Either way, Dime’s guitar (and this Dean from Hell CFH) was modified to include a Floyd-rose bridge- so it doesn’t have the string-through-body design anymore.
- Mahogany neck and body
- Lightning graphic finish
- 24-3/4-inch scale
- 22-fret set neck
- Rosewood fingerboard
- Dot inlays
- Bill Lawrence L500XL and Dean humbuckers
- Two volume controls, one tone, and three-way toggle
- Licensed Floyd Rose Tremolo bridge
- Grover tuning pegs
- Black/Chrome hardware
- Locking nut
The mahogany body and set neck clearly show a guitar that was designed for sustain. This is a similar set-up to the Gibson Les Paul, although the Dean from Hell CFH definitely feels a lot lighter.
Also, this guitar features a licensed Floyd-rose bridge, not an original. This means that the bridge is essentially made by someone else (probably Dean), but modelled on the original Floyd-rose.
Not usually a big problem, but definitely something to keep in mind. This is usually done to keep costs down.
Not very well known, is that Dime took a soldering iron to his volume knobs. This created a more grippable surface to get a hold of. Therefore, the control knobs on this guitar are very easy to grip and adjust.
I should probably also add that the neck pickup- which was made by Dean- has been created with the illusion of electrical tape. I’m assuming that Dime left some electrical tape on there after re-wiring the pickup.
It’s not real tape, but it looks the same.
What We liked…
The neck looks and feels great- the Dean from Hell CFH guitar was definitely designed for shredding! The V-shaped neck profile makes this guitar easy to play fast.
It’s also definitely a modern heavy metal guitar. Tunes from Metallica, Black Label Society, Pantera, and Ozzy Osbourne- all feel at home on this beautiful instrument. The Floyd-rose stays in tune well, through whatever abuse you can throw at it, and the pickups really give you Dime’s signature tone.
The pickups on this guitar aren’t quite as noiseless as EMG’s, nor do they have some of the harmonic range. EMG’s are featured on Dime’s actual signature guitar, the Razorback, and are used by guitarists such as: Dimebag, Zakk Wylde, Kerry King and Kirk Hammett.
I would say that the pickups on the Dean from Hell CFH don’t have as much low end and bass response. However, neither does Dime’s original tone! Go and listen to some Pantera records to see what I mean. It’s all about the higher frequencies, for a more aggressive ‘growl’.
What We didn’t like…
This guitar is mysteriously light. That isn’t necessarily a bad thing, but it makes the guitar feel cheaper. You could see the low weight as a good thing (easy to hold and carry etc), but- for me- I’m used to playing Les Pauls.

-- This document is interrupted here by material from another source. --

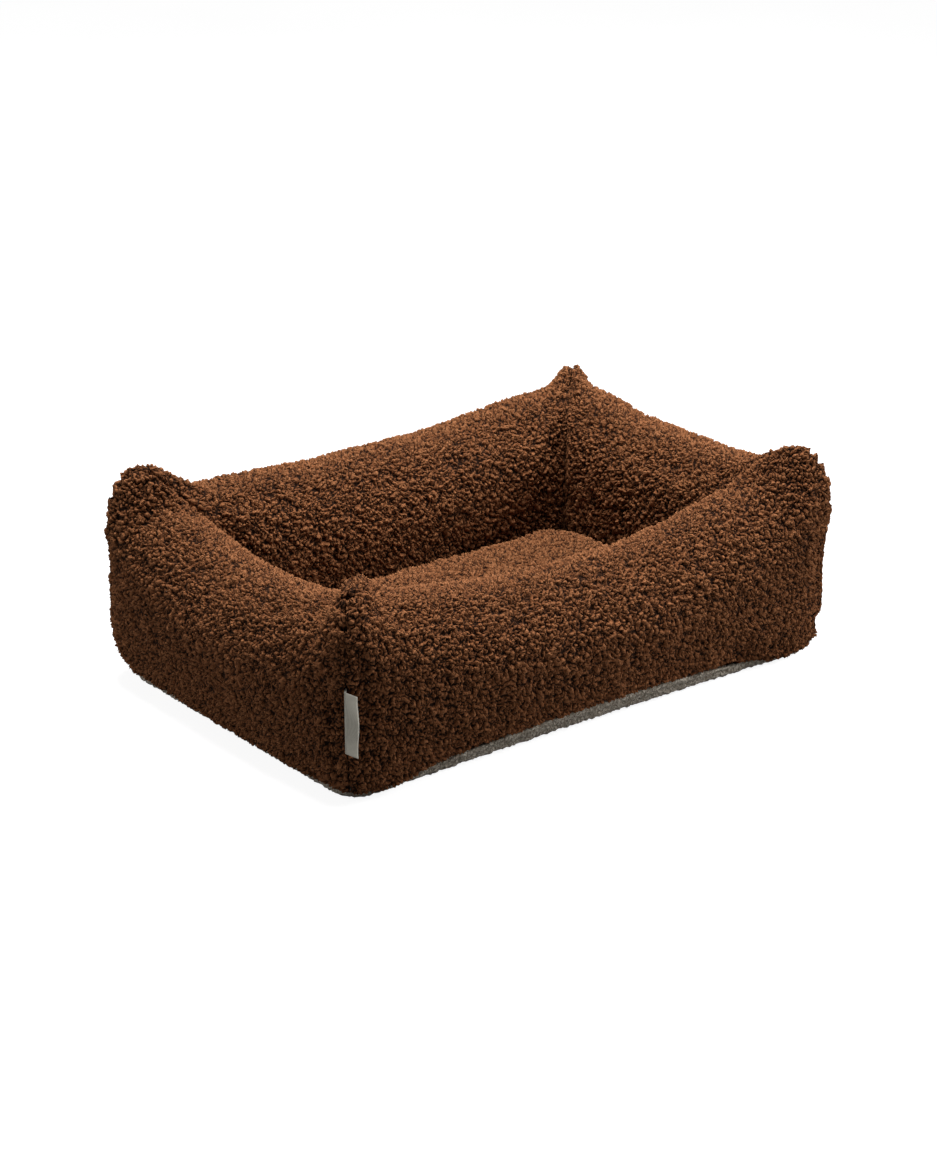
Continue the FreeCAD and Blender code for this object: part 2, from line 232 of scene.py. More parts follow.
def pileRelief():
    tree, start, end = newGroup("boucleRelief", "GeometryNodeTree", [
        ("INPUT", "Geometry", "NodeSocketGeometry", None),
        ("INPUT", "Curl", "NodeSocketFloat", pile["curl"]),
        ("INPUT", "Clump", "NodeSocketFloat", pile["clump"]),
        ("INPUT", "Height", "NodeSocketFloat", pile["height"]),
        ("INPUT", "Lump", "NodeSocketFloat", pile["lump"]),
        ("INPUT", "Seam", "NodeSocketFloat", 0.0),
        ("OUTPUT", "Geometry", "NodeSocketGeometry", None),
    ])
    tree.is_modifier = True
    place = addNode(tree, "GeometryNodeInputPosition").outputs[0]
    normal = addNode(tree, "GeometryNodeInputNormal").outputs[0]
    nap = napField(tree, place, start.outputs["Curl"], start.outputs["Clump"])
    lift = calc(tree, "MULTIPLY", calc(tree, "SUBTRACT", nap, pile["level"]), start.outputs["Height"])
    lump = calc(tree, "SUBTRACT", noise(tree, place, pile["lumpLength"], 1.0), 0.5)
    lift = calc(tree, "MULTIPLY_ADD", lump, calc(tree, "MULTIPLY", start.outputs["Lump"], 3.0), lift)
    free = ramp(tree, seamDistance(tree, place), 0.4 * mm, pile["seamReach"])
    pressed = calc(tree, "MULTIPLY", start.outputs["Seam"], calc(tree, "SUBTRACT", 1.0, free))
    lift = calc(tree, "MULTIPLY", lift, calc(tree, "SUBTRACT", 1.0, pressed))
    geometry = start.outputs["Geometry"]
    for label, kind, value in (("nap", "FLOAT", nap), ("pilePlace", "FLOAT_VECTOR", place)):
        store = addNode(tree, "GeometryNodeStoreNamedAttribute", data_type=kind, domain="POINT")
        plug(tree, geometry, store.inputs["Geometry"])
        store.inputs["Name"].default_value = label
        plug(tree, value, store.inputs["Value"])
        geometry = store.outputs[0]
    moved = vectorCalc(tree, "ADD", place, vectorCalc(tree, "SCALE", normal, scale=lift))
    moved = vectorCalc(tree, "MAXIMUM", moved, (-10.0, -10.0, pile["floor"]))
    move = addNode(tree, "GeometryNodeSetPosition")
    plug(tree, geometry, move.inputs["Geometry"])
    plug(tree, moved, move.inputs["Position"])
    plug(tree, move.outputs[0], end.inputs["Geometry"])
    return tree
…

If you’ve ever played a Les Paul, or picked one up, you’ll know what I mean!
The light weight might also explain why the guitar is prone to feedback. Not a huge amount of feedback, but it’s there. This could be a big issue if you’re playing with a lot of gain!

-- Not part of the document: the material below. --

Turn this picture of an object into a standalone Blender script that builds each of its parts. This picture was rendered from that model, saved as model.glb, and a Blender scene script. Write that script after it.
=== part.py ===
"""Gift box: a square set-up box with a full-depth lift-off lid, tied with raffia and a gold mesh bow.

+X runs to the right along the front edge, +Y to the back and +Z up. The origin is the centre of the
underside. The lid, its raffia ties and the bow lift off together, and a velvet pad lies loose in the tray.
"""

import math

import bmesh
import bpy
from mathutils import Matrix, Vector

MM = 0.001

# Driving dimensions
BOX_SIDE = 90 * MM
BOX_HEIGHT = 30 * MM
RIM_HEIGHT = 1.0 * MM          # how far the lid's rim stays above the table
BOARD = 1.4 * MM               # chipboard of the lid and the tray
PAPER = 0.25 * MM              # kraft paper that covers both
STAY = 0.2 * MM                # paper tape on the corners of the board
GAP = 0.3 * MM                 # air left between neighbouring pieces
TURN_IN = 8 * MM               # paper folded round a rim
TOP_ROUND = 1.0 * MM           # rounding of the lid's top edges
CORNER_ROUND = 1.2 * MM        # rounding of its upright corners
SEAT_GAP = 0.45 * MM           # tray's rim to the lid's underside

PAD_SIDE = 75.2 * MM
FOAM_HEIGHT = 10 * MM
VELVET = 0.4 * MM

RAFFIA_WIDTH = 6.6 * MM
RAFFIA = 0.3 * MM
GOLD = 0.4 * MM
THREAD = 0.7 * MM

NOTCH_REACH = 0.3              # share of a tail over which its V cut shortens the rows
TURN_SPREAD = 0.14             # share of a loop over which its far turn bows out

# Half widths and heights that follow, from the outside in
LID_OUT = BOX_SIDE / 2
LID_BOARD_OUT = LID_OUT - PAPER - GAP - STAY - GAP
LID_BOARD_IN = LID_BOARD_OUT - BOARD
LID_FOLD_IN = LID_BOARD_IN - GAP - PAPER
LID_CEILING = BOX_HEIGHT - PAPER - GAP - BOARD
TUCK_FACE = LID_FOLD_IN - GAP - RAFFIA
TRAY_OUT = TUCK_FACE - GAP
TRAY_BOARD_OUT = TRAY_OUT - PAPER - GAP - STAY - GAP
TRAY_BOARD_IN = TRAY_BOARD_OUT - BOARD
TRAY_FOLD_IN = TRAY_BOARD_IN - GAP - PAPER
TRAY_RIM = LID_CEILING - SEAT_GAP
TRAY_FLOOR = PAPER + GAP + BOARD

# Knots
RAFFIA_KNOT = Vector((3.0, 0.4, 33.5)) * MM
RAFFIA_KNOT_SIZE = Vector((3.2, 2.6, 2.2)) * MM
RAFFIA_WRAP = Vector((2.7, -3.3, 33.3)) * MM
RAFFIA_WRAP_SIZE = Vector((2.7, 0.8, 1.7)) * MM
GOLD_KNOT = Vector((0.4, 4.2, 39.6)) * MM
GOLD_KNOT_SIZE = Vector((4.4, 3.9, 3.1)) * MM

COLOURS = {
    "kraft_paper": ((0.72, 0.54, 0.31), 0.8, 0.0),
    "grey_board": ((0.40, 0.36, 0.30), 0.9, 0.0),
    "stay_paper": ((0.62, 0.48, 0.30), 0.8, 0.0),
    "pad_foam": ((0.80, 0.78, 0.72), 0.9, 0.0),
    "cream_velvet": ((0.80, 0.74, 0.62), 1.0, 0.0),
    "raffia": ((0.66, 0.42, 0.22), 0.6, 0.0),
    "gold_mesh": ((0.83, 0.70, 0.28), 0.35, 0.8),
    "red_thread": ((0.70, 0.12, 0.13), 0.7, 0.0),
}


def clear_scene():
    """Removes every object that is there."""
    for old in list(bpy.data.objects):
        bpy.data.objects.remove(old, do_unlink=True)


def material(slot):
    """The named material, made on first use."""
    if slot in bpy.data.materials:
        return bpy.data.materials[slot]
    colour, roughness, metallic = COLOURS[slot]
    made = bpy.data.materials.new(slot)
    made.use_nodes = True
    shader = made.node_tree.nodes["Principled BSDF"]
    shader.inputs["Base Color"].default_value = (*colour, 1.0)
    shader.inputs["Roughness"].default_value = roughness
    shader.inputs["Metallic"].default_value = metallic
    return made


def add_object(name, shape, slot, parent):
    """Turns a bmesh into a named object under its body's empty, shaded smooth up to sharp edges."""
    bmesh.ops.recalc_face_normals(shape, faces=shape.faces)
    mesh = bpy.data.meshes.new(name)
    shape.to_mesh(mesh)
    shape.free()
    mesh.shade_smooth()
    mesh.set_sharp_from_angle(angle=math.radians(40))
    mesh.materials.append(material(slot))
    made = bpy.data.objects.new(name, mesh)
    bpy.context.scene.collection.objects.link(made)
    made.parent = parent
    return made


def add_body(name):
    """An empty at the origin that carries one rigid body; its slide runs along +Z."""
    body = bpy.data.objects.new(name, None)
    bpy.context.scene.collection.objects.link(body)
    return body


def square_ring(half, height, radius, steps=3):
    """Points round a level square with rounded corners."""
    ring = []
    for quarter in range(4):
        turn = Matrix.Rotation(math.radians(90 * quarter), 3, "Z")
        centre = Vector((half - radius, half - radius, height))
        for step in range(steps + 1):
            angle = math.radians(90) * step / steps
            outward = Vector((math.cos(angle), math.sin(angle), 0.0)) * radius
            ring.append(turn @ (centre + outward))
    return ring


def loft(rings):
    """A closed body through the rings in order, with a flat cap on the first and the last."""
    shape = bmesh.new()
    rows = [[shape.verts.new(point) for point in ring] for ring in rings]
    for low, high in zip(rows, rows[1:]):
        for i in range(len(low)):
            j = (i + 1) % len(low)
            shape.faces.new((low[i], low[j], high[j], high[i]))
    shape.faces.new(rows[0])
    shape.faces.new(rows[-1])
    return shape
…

The ‘fake’ licenced Floyd-rose may also be an issue for some. Licenced versions are generally considered inferior to the real thing. However, this one does the job.

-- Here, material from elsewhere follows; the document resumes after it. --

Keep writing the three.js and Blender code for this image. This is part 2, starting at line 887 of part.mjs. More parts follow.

Conclusions about the Dean From Hell CFH
The Dean From Hell CFH is the perfect guitar for someone wanting Dime’s tone, and look on stage. For that, you’ll also probably want his signature Amp, and signature effects, too!
For the rest of us, yes it would be cool to own this guitar. You just need to judge it more for what it is: a copy of a legend’s guitar, and not a legendary guitar. Then it makes a lot of sense!
So, not a bad guitar, but I wouldn’t recommend it if you’re not a Dimebag fan!